``Grey Gardens" mania appears to be nearing its peak. Jessica Lange and Drew Barrymore are poised to play the mother-daughter eccentrics in a Hollywood movie, and the off-Broadway musical sensation, with Christine Ebersole and Mary Louise Wilson, is Broadway-bound. Wisely, the Brattle Theatre jumps the gun this weekend with a double feature of the Maysles brothers' 1975 classic cult documentary that started it all, and a separate collection of scenes (we won't call them outtakes) that didn't make the original picture's final cut.
Titled ``The Beales of Grey Gardens," the newer movie is really a sweet appetizer for the more fascinating experience of ``Grey Gardens" itself. In the early 1970s, Albert and David Maysles paid a visit to Edith Beale and her 56-year-old live-at-home daughter, also named Edith. The Beales were close relatives of Jackie Kennedy Onassis, and the news that Suffolk County was threatening to take action against the squalid conditions of their East Hampton manse provoked the former first lady to encourage them to get the place cleaned up.

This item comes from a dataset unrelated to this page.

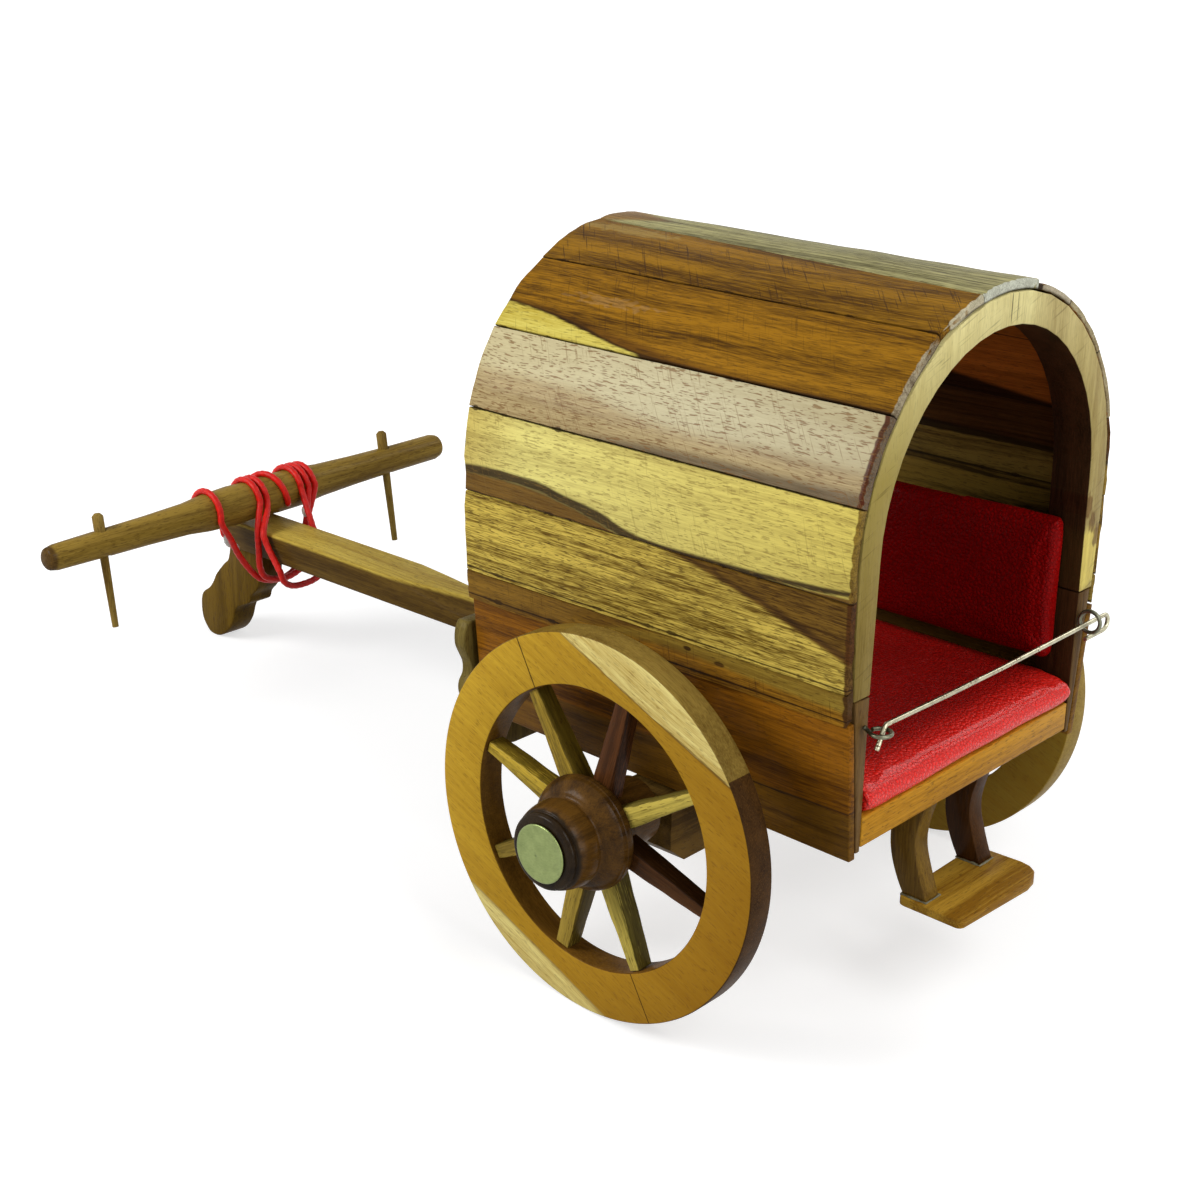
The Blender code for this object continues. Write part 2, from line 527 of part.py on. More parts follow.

Sensing a gentler notoriety in the air, the Maysles drop in on the Beales. (Only a few years before, they had returned from capturing the hells of Altamont for ``Gimme Shelter.") In high Tennessee Williams fashion, the brothers introduce themselves as gentleman callers, inspiring childless, never-married Little Edie, accordingly, to catch a fit of the vapors. Her tizzy doesn't dissipate for the duration of her time under the filmmakers' watch. And watch they do, capturing delirium and tantrums. The Edies have cacophonous fights over old records and old photos, stuck forever in some bygone era. Time probably froze when Mr. Beale, the daughter's father, gave Big Edie a ``Mexican divorce." ``It's very difficult to keep the line between the present and the past," Little Edie memorably confesses.
There's something terrible and tragic about these women and their lives. But because they seem to fit so comfortably within so much great English and Southern gothic literature, they also seem painfully familiar: nightmare versions of characters in Jane Austen, say, living in Dickensian filth (those poor cats!) with Faulknerian psychological tortures. What also keeps the film from being mere proto-reality television is its deceptive sense of duality. Ostensibly, ``Grey Gardens" is about the Beales, but in so many ways it's about the two filmmakers hanging out with them. More than once they seem to cross an uncomfortable line into exploitation. And the transgression is compelling.
By comparison, ``The Beales of Grey Gardens" is an afterthought. Pulled together by Albert Maysles (David died in 1987), it's a showcase for Little Edie and the fashion icon she's become almost 30 years later. Indeed, the film culminates in a pretty montage of her best homemade outfits: all manners of scarves to cover her hairless head, improvised skirts and maillots. The brothers' camera, in this bunch of scenes, does catch her as she's not often, or at least not believably, glimpsed in ``Grey Gardens" proper: behaving coquettishly. It's unclear whether she thinks she's found fame or a husband. But the Maysles seem all too pleased to keep her guessing.